President Emmanuel Macron of France — whose country is currently acting in its six-month capacity as president of the EU — convened the ocean summit, which will address efforts at improving high seas governance and coordinating international scientific study.

Macron said he hopes to get “ambitious commitments” from “a small but determined” group attending the summit, reported Phys.org.

According to the One Ocean Summit website, there will be more than 30 workshops, roundtable discussions and forums on February 9 and 10.

The summit will host representatives from more than 55 countries, Poivre d’Arvor said, as The Guardian reported. There will be meetings addressing sustainable shipping, rising sea levels putting cities at risk, marine science and other topics, bringing together about 300 entrepreneurs, researchers and international organizations.

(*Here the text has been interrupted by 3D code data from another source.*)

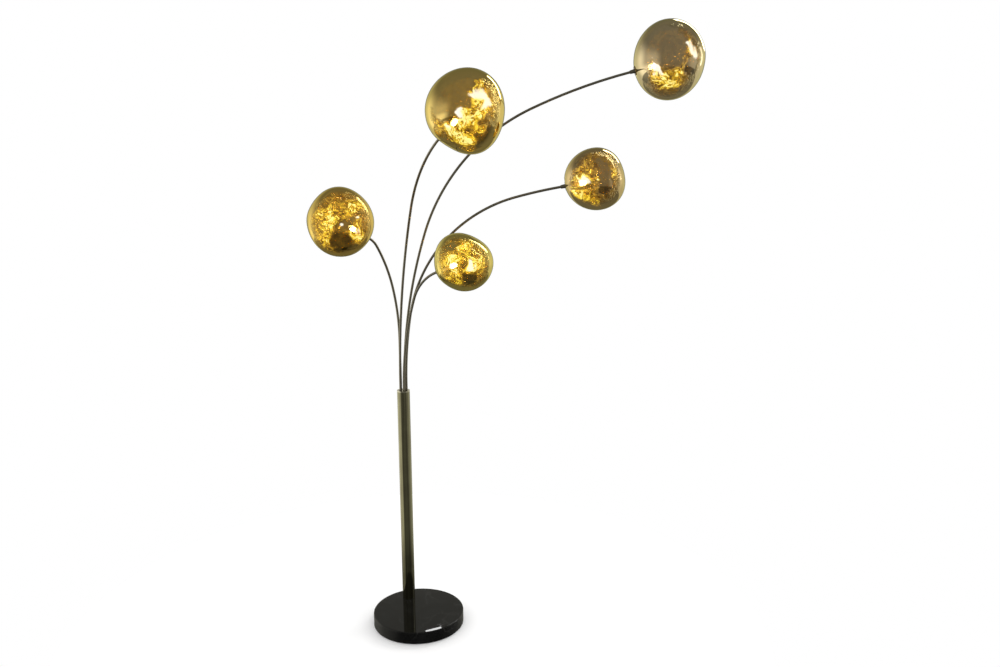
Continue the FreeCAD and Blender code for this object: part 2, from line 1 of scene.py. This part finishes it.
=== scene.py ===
"""Tree floor lamp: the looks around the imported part.

Sections follow the lamp as it is put together, from floor to globes.
"""

import math

import bpy
from mathutils import Matrix, Vector


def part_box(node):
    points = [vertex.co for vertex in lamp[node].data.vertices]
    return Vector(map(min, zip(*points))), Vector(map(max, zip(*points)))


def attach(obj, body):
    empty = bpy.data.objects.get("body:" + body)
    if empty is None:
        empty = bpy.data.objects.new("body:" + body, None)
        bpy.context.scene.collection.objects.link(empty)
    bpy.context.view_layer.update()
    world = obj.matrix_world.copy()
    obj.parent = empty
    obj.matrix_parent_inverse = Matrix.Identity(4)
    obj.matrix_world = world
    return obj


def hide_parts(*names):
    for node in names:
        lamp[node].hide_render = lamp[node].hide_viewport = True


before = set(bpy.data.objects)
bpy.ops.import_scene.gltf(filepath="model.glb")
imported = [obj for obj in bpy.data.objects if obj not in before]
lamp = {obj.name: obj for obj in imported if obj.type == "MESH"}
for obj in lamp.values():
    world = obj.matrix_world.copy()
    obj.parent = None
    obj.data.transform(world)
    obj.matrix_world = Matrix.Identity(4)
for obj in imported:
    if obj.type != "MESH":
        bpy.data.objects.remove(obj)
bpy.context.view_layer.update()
bpy.ops.object.select_all(action="DESELECT")
scene = bpy.context.scene


# The camera. It stands as the photograph was taken: 2.8 m in front of the lamp, a little to its right,
# at 1.56 m, looking slightly down, and turned by the third of a degree that the frame shows.
eye = bpy.data.cameras.new("eye")
eye.lens = 32.4
eye.sensor_width = 36.0
eye.clip_start, eye.clip_end = 0.05, 60.0
camera = bpy.data.objects.new("eye", eye)
scene.collection.objects.link(camera)
look_down, frame_turn = 11.52, -0.29
camera.matrix_world = (
    Matrix.Translation((0.2782, -2.7835, 1.556))
    @ Matrix.Rotation(math.radians(90 - look_down), 4, "X")
    @ Matrix.Rotation(math.radians(frame_turn), 4, "Z")
)
scene.camera = camera
scene.view_settings.view_transform = "Standard"


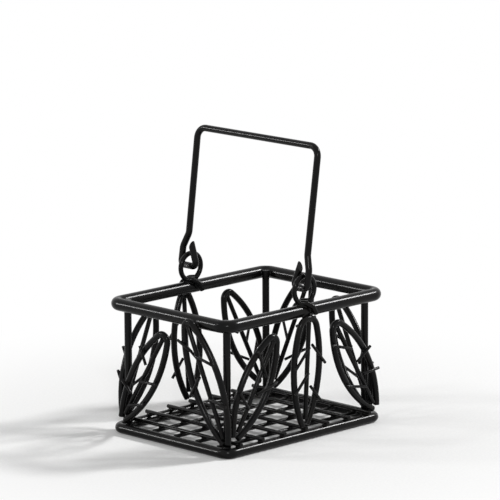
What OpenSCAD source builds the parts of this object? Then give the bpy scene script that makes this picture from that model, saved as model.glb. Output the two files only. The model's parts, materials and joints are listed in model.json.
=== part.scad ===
// Wire basket for sugar packets: a welded basket of round coated wire with a
// swinging bail handle, standing on the plane z = 0 and centred on the z axis.
// The long sides run along x, the short sides along y. Lengths are millimetres.

/* [Basket frame] */
// Length of the top rim, outside to outside
rim_length = 108; // [100:1:130]
// Width of the top rim, outside to outside
rim_width = 82; // [76:1:100]
// Height of the top of the rim above the table
rim_height = 65.5; // [64.5:0.5:72]
// Thickness of the rim wire
rim_wire = 6; // [5:0.1:6.4]
// Thickness of the base frame wire
base_wire = 4.8; // [4:0.1:5.2]
// Thickness of the four corner posts
post_wire = 3.5; // [3:0.1:4]
// Height of the lower end of each post above the table
post_lift = 0.4; // [0:0.1:1]
// Distance from the top of the rim down to the top of each post
post_drop = 1.2; // [0.5:0.1:2.5]
// Clearance left at every weld between two wires
seat = 0.1; // [0.05:0.05:0.15]

/* [Floor grid] */
// Thickness of the floor wires
floor_wire = 1.9; // [1.5:0.1:2.2]
// Distance from the outer cross wires to the middle of the ends of the base frame
floor_end_gap = 7.2; // [7.1:0.1:12]
// Distance from the outer long wires to the middle of the sides of the base frame
floor_side_gap = 8.6; // [7.2:0.1:12]
// Distance the cross wires run past the middle of the base frame
floor_overhang = 2.1; // [0.5:0.1:2.3]

/* [Leaves] */
// Thickness of the wire bent into each leaf outline
leaf_wire = 3; // [2.4:0.1:3.2]
// Height of the top of the rim less the length of a corner leaf between wire centres
leaf_spare = 11.5; // [10.5:0.5:15]
// Greatest width of a corner leaf, between wire centres
leaf_width = 18; // [16:0.5:19]
// Greatest width of a centre leaf, between wire centres
centre_width = 16.8; // [15.6:0.2:18.4]
// Distance of the foot of a centre leaf outwards from the middle of the base frame
centre_stand = 1.2; // [0.5:0.1:2]
// Distance of the tip of a centre leaf below the middle of the rim wire
centre_drop = 3; // [2.5:0.1:3.5]
// Bend radius at the rounded tip of a corner leaf
leaf_tip = 3.3; // [2.9:0.1:4.4]
// Bend radius at the rounded top of a centre leaf
centre_tip = 5.8; // [5.6:0.1:6.6]
// Thickness of the middle vein of a leaf
vein_wire = 2.2; // [1.8:0.1:2.4]
// Thickness of the side veins of a leaf
side_vein_wire = 1.4; // [1:0.1:1.6]
// Length of a side vein left over past the outline
thorn = 1.1; // [0.5:0.1:1.5]

/* [Eyes] */
// Thickness of the wire of the two eyes
eye_wire = 2.4; // [2:0.1:2.6]
// Radius of an eye to the middle of its wire
eye_radius = 6.6; // [6:0.1:7.2]
// Height of the middle of an eye above the top of the rim
eye_rise = 6.9; // [6.6:0.1:8]

/* [Bail] */
// Height of the hinge line of the bail above the top of the rim
hinge_rise = 7.7; // [7:0.1:8.4]
// Distance of the hinge line from the middle of the eyes, towards -x
hinge_shift = 1.5; // [0:0.1:1.6]
// Distance between the legs of the bail at the top, between wire centres
bail_top_span = 80; // [78:0.2:84]
// Distance between the legs at their narrowest, above the hooks, between wire centres
bail_waist_span = 79.2; // [78:0.2:84]
// Sideways offset of the top bar from the middle, towards +y, as the handle is bent by hand
bail_skew = 1.6; // [0:0.1:2]
// Thickness of the bail wire
bail_wire = 3.2; // [2.8:0.1:3.4]
// Height of the top bar above the hinge line
bail_height = 66.5; // [60:0.5:90]
// Radius of the two upper corners to the middle of the wire
bail_corner = 5; // [4:0.5:12]
// Gap between the bail hooks and the wire of the eyes, each side
hook_gap = 0.35; // [0.3:0.05:0.5]
// Bend radius at the bottom of each hook to the middle of the wire
hook_bend = 2.2; // [2:0.1:2.4]
// Distance from the middle of an eye to the inner corner of its hook
hook_reach = 5.6; // [5.4:0.1:5.8]
// Height of the hook tips above the hinge line
hook_tip = 12.2; // [11:0.2:13]
// Distance from the middle of an eye to the hook tip, on the inner side
hook_end = 2.2; // [2.1:0.1:3.4]
// Play of the back hook, by which its leg stands further from the eye
back_play = 1.8; // [0:0.1:2.5]
// Distance by which the tip of the back hook is bent aside, towards -x
back_twist = 2.4; // [0:0.1:3]
// Height above the hinge line where each leg starts to bend in from its hook
kink_low = 8.8; // [8:0.1:9.4]
// Height above the hinge line where each leg is straight again
kink_high = 15.6; // [14:0.1:18]
// Lean of the bail at rest, from upright towards +x
bail_lean = 9.3; // [0:0.1:30]

/* [Hidden] */
$fn = 48;

rim_r = rim_wire / 2;
base_r = base_wire / 2;
post_r = post_wire / 2;
floor_r = floor_wire / 2;
leaf_r = leaf_wire / 2;
vein_r = vein_wire / 2;
side_r = side_vein_wire / 2;
eye_r = eye_wire / 2;
bail_r = bail_wire / 2;

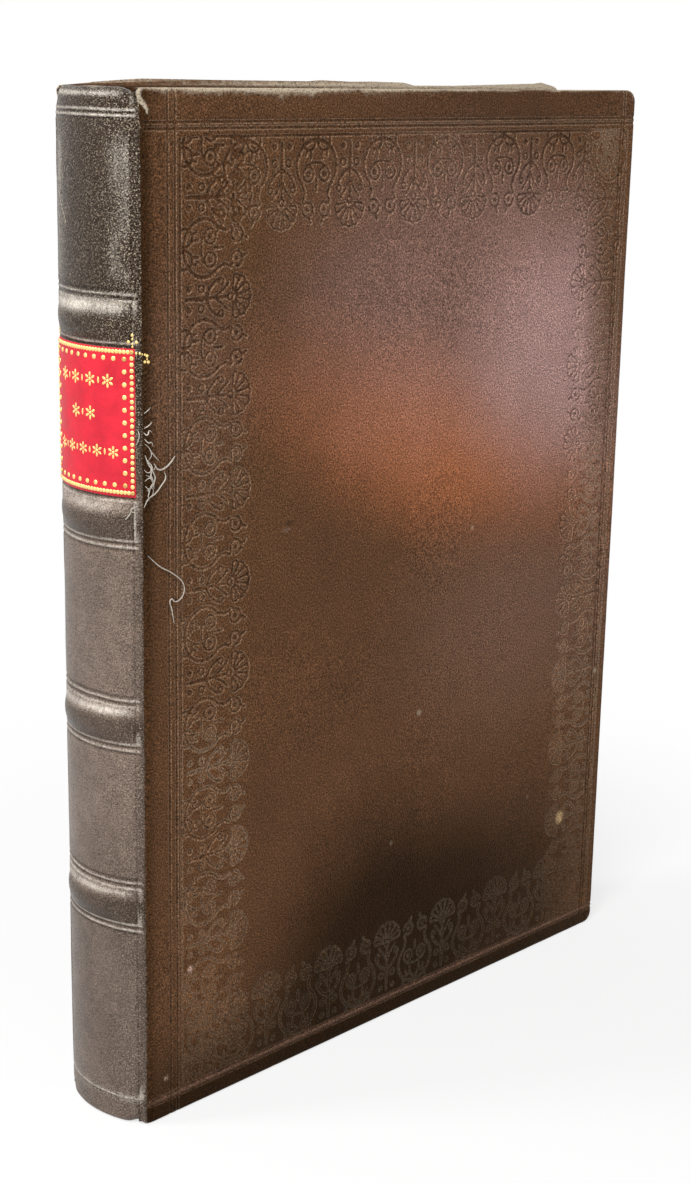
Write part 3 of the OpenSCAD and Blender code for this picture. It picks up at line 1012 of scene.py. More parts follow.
def leaves_mesh(pages):
    """Sewn leaves: rounded spine with shoulders, hollow fore-edge and uneven edges."""
    leaf = pages.leaf_step / MM
    jitter = pages.leaf_jitter / MM
    count = int(2 * LEAVES_Y / leaf)
    rng = np.random.default_rng(71)
    uneven = rng.uniform(-1, 1, (3, count)) * jitter
    low, high = LEAVES_Z
    shoulder = math.sqrt(BLOCK_R**2 - (JOINT_X - 0.3 - SPINE_X) ** 2)
    hollow_x = LEAVES_X + math.sqrt(BLOCK_R**2 - LEAVES_Y**2)
    across = np.linspace(0, 1, 42)
    up = np.linspace(0, 1, 58)[1:-1]
    frac_x = np.concatenate([across, np.ones(len(up)), across[::-1], np.zeros(len(up))])
    frac_z = np.concatenate([np.zeros(len(across)), up, np.ones(len(across)), up[::-1]])
    slices = [(-shoulder, JOINT_X - 0.3, 0), (-LEAVES_Y - 1e-4, JOINT_X - 0.3, 0)]
    for k in range(count):
        for y in (k, k + 1):
            slices.append((-LEAVES_Y + 2 * LEAVES_Y * y / count, None, k))
    slices += [(LEAVES_Y + 1e-4, JOINT_X - 0.3, count - 1), (shoulder, JOINT_X - 0.3, count - 1)]
    loops = []
    for y, reach, k in slices:
        back = SPINE_X - math.sqrt(BLOCK_R**2 - y * y)
        if reach is None:
            fore = hollow_x - math.sqrt(BLOCK_R**2 - y * y) + uneven[0, k]
        else:
            fore = max(reach, back + 0.01)
        x = back + (fore - back) * frac_x
        wave = 0.6 + 0.5 * value_noise(x, np.full_like(x, k * 1.7), 24, 72)
        z = low + (high - low) * frac_z
        z = z + np.where(frac_z == 1, uneven[1, k] - jitter, 0) * wave
        z = z + np.where(frac_z == 0, uneven[2, k] + jitter, 0) * wave
        loops.append(np.stack([x, np.full_like(x, y), z], -1))
    return lofted("sewn_leaves", np.array(loops))


def endpaper_mesh():
    """Front pastedown, fold and flyleaf as one thin closed sheet."""
    fold_x = float(PASTE_LOW[0]) - 0.6
    fly_y = -LEAVES_Y - FLYLEAF_T / 2
    paste_y = float(PASTE_HIGH[1]) - FLYLEAF_T / 2 - PASTE_SINK
    inside_x = float(PASTE_HIGH[0])
    turn_x = JOINT_X + COVER_W - TURN_IN_W
    run = np.concatenate([np.linspace(fold_x, turn_x - 1, 40),
                          np.linspace(turn_x - 0.6, turn_x + 0.6, 5),
                          np.linspace(turn_x + 1, inside_x, 6)])
    half, middle = (fly_y - paste_y) / 2, (fly_y + paste_y) / 2
    bend = np.radians(np.linspace(90, 270, 27))[1:-1]
    path = np.concatenate([
        np.stack([run[::-1], np.full(len(run), fly_y)], 1),
        np.stack([fold_x + 1.6 * half * np.cos(bend), middle + half * np.sin(bend)], 1),
        np.stack([run, np.full(len(run), paste_y)], 1)])
    along = np.gradient(path, axis=0)
    along /= np.linalg.norm(along, axis=1, keepdims=True)
    normal = np.stack([along[:, 1], -along[:, 0]], 1)
    on_paste = smooth(-path[:, 1], -fly_y, -paste_y)
    margin = 0.8 * (1 - on_paste)
    low = float(PASTE_LOW[2]) - margin
    high = float(PASTE_HIGH[2]) + margin
    turn = TURN_IN_W / COVER_H
    frac = np.unique(np.concatenate([np.linspace(0, 1, 60), turn + np.linspace(-.003, .003, 5),
                                     1 - turn + np.linspace(-.003, .003, 5)]))
    z = low[:, None] + (high - low)[:, None] * frac[None, :]
    x = np.repeat(path[:, 0][:, None], len(frac), 1)
    y = np.repeat(path[:, 1][:, None], len(frac), 1)
    cockle = COCKLE * value_noise(x, z, 23, 73) * (1 - on_paste[:, None])
    edge = np.minimum(JOINT_X + COVER_W - x, np.minimum(z, COVER_H - z))
    under = 1 - smooth(edge, TURN_IN_W - 0.5, TURN_IN_W + 0.5)
    step = TURN_IN_STEP * under * on_paste[:, None]
    sides = [np.stack([x + side * normal[:, :1] * FLYLEAF_T / 2,
                       y + (step - cockle) + side * normal[:, 1:] * FLYLEAF_T / 2, z], -1)
             for side in (1, -1)]
    mesh = closed_sheet("front_endpaper_sheet", *sides)
    co = point_array(mesh)
    inward = np.minimum(JOINT_X + COVER_W - co[:, 0], np.minimum(co[:, 2], COVER_H - co[:, 2]))
    inward = inward + 2.5 * value_noise(co[:, 0], co[:, 2], 9, 74)
    stain = 0.55 * (1 - smooth(inward, TURN_IN_W - 5, TURN_IN_W + 3))
    set_attribute(mesh, "stain", stain + 0.25 * (1 - smooth(inward, 4, 9)))
    return mesh


def mirrored(mesh, name):
    """Copy of a mesh on the other side of the book."""
    copy = mesh.copy()
    copy.name = name
    copy.transform(Matrix.Diagonal((1, -1, 1, 1)))
    copy.flip_normals()
    return copy


# Node trees

def set_inputs(tree, node, values):
    """Sets or links a node's inputs. Colours are opaque."""
    for key, value in values.items():
        socket = node.inputs[key]
        if isinstance(value, bpy.types.NodeSocket):
            tree.links.new(value, socket)
        elif socket.type == "RGBA":
            socket.default_value = (*value[:3], 1)
        else:
            socket.default_value = value


def add_node(tree, kind, values=None, **settings):
    """Adds a node, sets its properties, and sets or links its inputs."""
    node = tree.nodes.new(kind)
    for key, value in settings.items():
        setattr(node, key, value)
    set_inputs(tree, node, values or {})
    return node


def new_group(name, kind, inputs, outputs):
    """Node group with named sockets: its tree, what it is given and what it results in."""
    tree = bpy.data.node_groups.new(name, kind)
    for label, socket, default in inputs:
        item = tree.interface.new_socket(label, in_out="INPUT",
                                         socket_type=f"NodeSocket{socket}")
        if default is not None:
            item.default_value = default
    for label, socket in outputs:
        tree.interface.new_socket(label, in_out="OUTPUT", socket_type=f"NodeSocket{socket}")
    given = tree.nodes.new("NodeGroupInput").outputs
    return tree, given, tree.nodes.new("NodeGroupOutput").inputs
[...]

Ocean advocates at the summit are calling for an end to France’s exploration of the ocean’s deepest trenches, as well as petitioning to protect dolphins from being killed accidentally by fishing boats off France’s coast, Phys.org reported.

Campaigners are also hoping to address the politically fraught issue of overfishing, which some fear heads of state will not even address, reported The Guardian. Campaigners are also seeking credible commitments to make 30 percent of the marine habitats on Earth protected by 2030, as opposed to the 7.7 percent of areas that are protected currently.

Environmental organizations are hoping that the ocean summit will be a catalyst for finalizing a UN treaty that would provide protection for marine life in international waters, as well as add 386,102 square miles to the Antarctic and South Pacific marine reserve, Phys.org reported. Nearly half of the Earth’s surface is covered by international waters.

Poivre d’Arvor said the ocean is “routinely left aside in major summits, and is now under serious threat from a whole range of different pressures. So this initiative is about raising international ambition and getting concrete, measurable commitments to tangible action,” as The Guardian reported.

Greenpeace, the Antarctic and Southern Ocean Coalition, Sea Shepherd, the High Seas Alliance Environmental Justice Foundation and several other NGOs demanded “major political announcements that will allow significant progress for the health of the global ocean” in a statement to French newspaper Le Monde, reported The Guardian.

“Decision-makers at the summit have a real political opportunity to raise the importance of the ocean’s health in international policymaking,” they wrote in their statement. “The time is no longer for words and observations; the solutions exist, and all that is missing is the political will to put them in place.”

Those interested can register to attend the summit virtually on the One Ocean Summit website.